When Warren introduced her immigration “plan” last July, she tweeted, “As president, I’ll reject exclusionary policies based on race, religion and nationality, and I’ll reverse Trump’s bigoted Muslim Ban on my first day in office.” There are no exclusionary policies “based on race, religion and nationality” in the Trump administration’s operation of the refugee program for her to “reject.” There is also no “bigoted Muslim Ban” to reverse. Muslims made up 15.5 percent of the 22,491 refugees resettled in the U.S. during fiscal year 2018. Nationals from Chad, Iran, Libya, North Korea, Syria, Somalia, Venezuela, and Yemen were subject to the “travel ban” incorporating enhanced security and vetting processes, which was upheld by the Supreme Court. Nevertheless, 247 Muslims from Somalia and 42 Muslims from Syria were resettled in the U.S. during fiscal year 2018. 140 Iraqis were admitted during fiscal year 2018, 106 of whom were Muslims. The Muslim percentages are down from the Obama years to be sure, but only because the persecuted Christian minorities in Middle Eastern countries needed the Trump administration’s attention to make up for the Obama administration’s shameless neglect of their plight. The Congo (Democratic Republic of the Congo and Republic of Congo combined) topped the nationality list, followed by Myanmar, which belies Warren’s false accusation against the Trump administration of exclusionary policies based on race or nationality.

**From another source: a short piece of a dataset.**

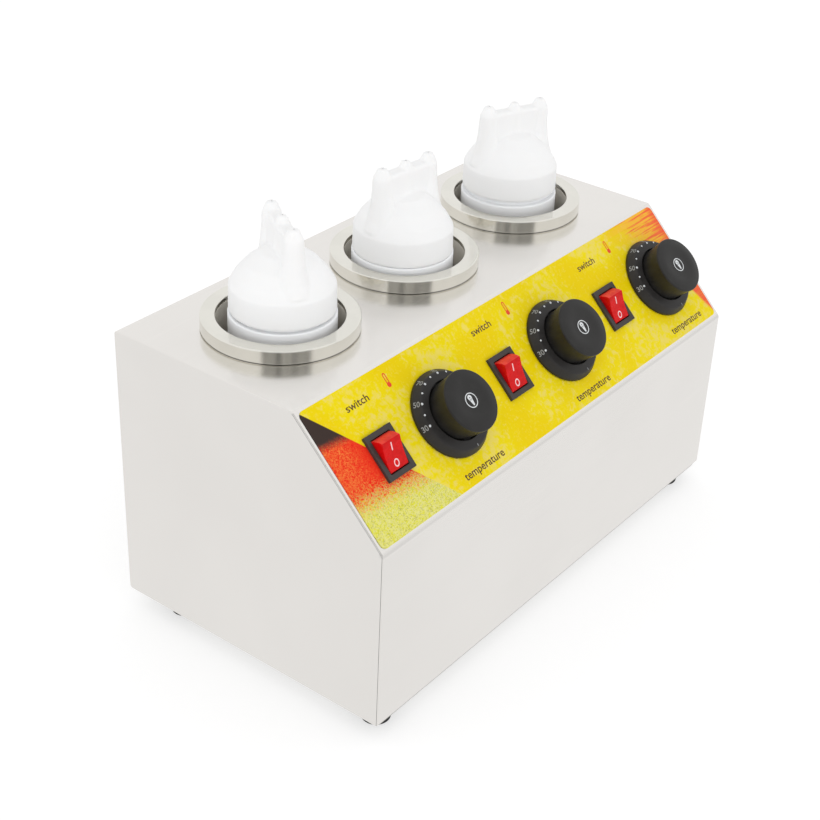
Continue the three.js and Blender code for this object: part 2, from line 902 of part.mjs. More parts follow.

President Trump is trying to fix an immigration system made worse by his predecessors and by leftists like Elizabeth Warren. Warren’s immigration plan is all about protecting the “rights” of illegal immigrants at the expense of the rule of law and the security of the American people. It is ironic that Warren, a self-professed believer in immigrants’ shared American heritage, has tried so hard to obscure her own white immigrant ancestry with phony claims to “my Native American heritage.”